Here I am 19 days old helping daddy on P.T.


----------



## Guest (Aug 21, 2009)

oh I see we have a personal connection going on here lol ..enjoy your baby as I see you already do


----------



## bcr1 (Jun 9, 2009)

Here I am 21 days old


----------



## bcr1 (Jun 9, 2009)

Here I am 28 days old. My daddy is teaching me to eat! 








I'm layin in the rain now.


----------



## Guest (Aug 29, 2009)

What a pretty red head! Thanks for all the pictures.


----------



## Reti (Jul 20, 2003)

He is so cute.

Reti


----------



## TAWhatley (Mar 6, 2001)

bcr1 said:


> Here I am 28 days old. My daddy is teaching me to eat!


Lovely youngster! Thank you for the new photos!

Terry


----------



## kbbigman (Jun 4, 2009)

Oh Brian you sure have a cutie on your hands, please keep us updated with pic's?


----------



## FloridaLuv (Dec 19, 2008)

sigh..... ya know.... I think you just GOTTA have some more!!! SHE is just growing up to be such a princess! Just precious!


----------



## Jay3 (May 4, 2008)

What a beautiful little thing. I'd be proud too. Nice shot of the two of you!


----------



## bcr1 (Jun 9, 2009)

Thanks everybody. She sure is a sweetie. It is amazing how fast they grow up isn't it.


----------



## Jay3 (May 4, 2008)

It sure is. Soon, she will be turning into an independant little pij. I just love the cuddly stage, where they like being handled and snuggled. I would love it if they never grew out of that. Soon, she will come to you.....................but on HER terms.


----------



## bcr1 (Jun 9, 2009)

Fay 31 days old. With my daddy.








Here i am loungin with my parents


----------



## mr squeaks (Apr 14, 2005)

What a CUTIE BEAUTIE, Brian!!

Yes, they certainly do grow up fast!!

Thanks for keeping us updated on her development! Look forward to more pictures too...gee, at this rate, she could be laying eggs...soon! 

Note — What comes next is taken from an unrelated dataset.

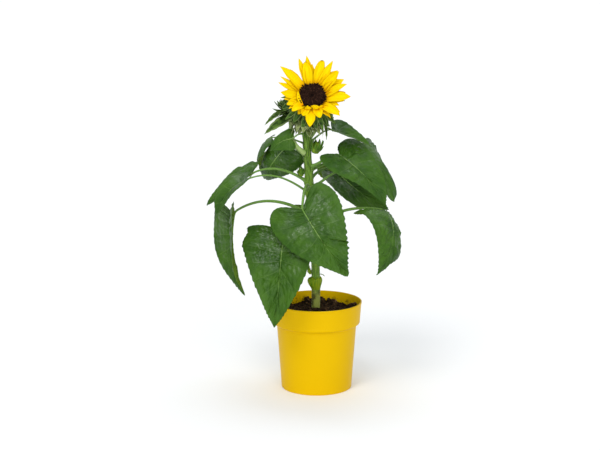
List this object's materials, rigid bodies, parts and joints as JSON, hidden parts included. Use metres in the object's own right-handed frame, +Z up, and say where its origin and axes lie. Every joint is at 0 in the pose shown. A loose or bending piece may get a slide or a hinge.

We send Love, Hugs, and Scritches

Shi/Squeaks/Dom/Gimie/WoeBeGone


----------



## FloridaLuv (Dec 19, 2008)

A dedicated daddy... BOTH of you, are doing a GREAT job of Raising little Fay... Cute!!!


----------



## YaSin11 (Jul 23, 2009)

Hiya Fay 
Brian yr birds is nice..great to see the pics. Peace.


----------



## Tamara21 (Jun 24, 2009)

What a sweet looking baby!!


----------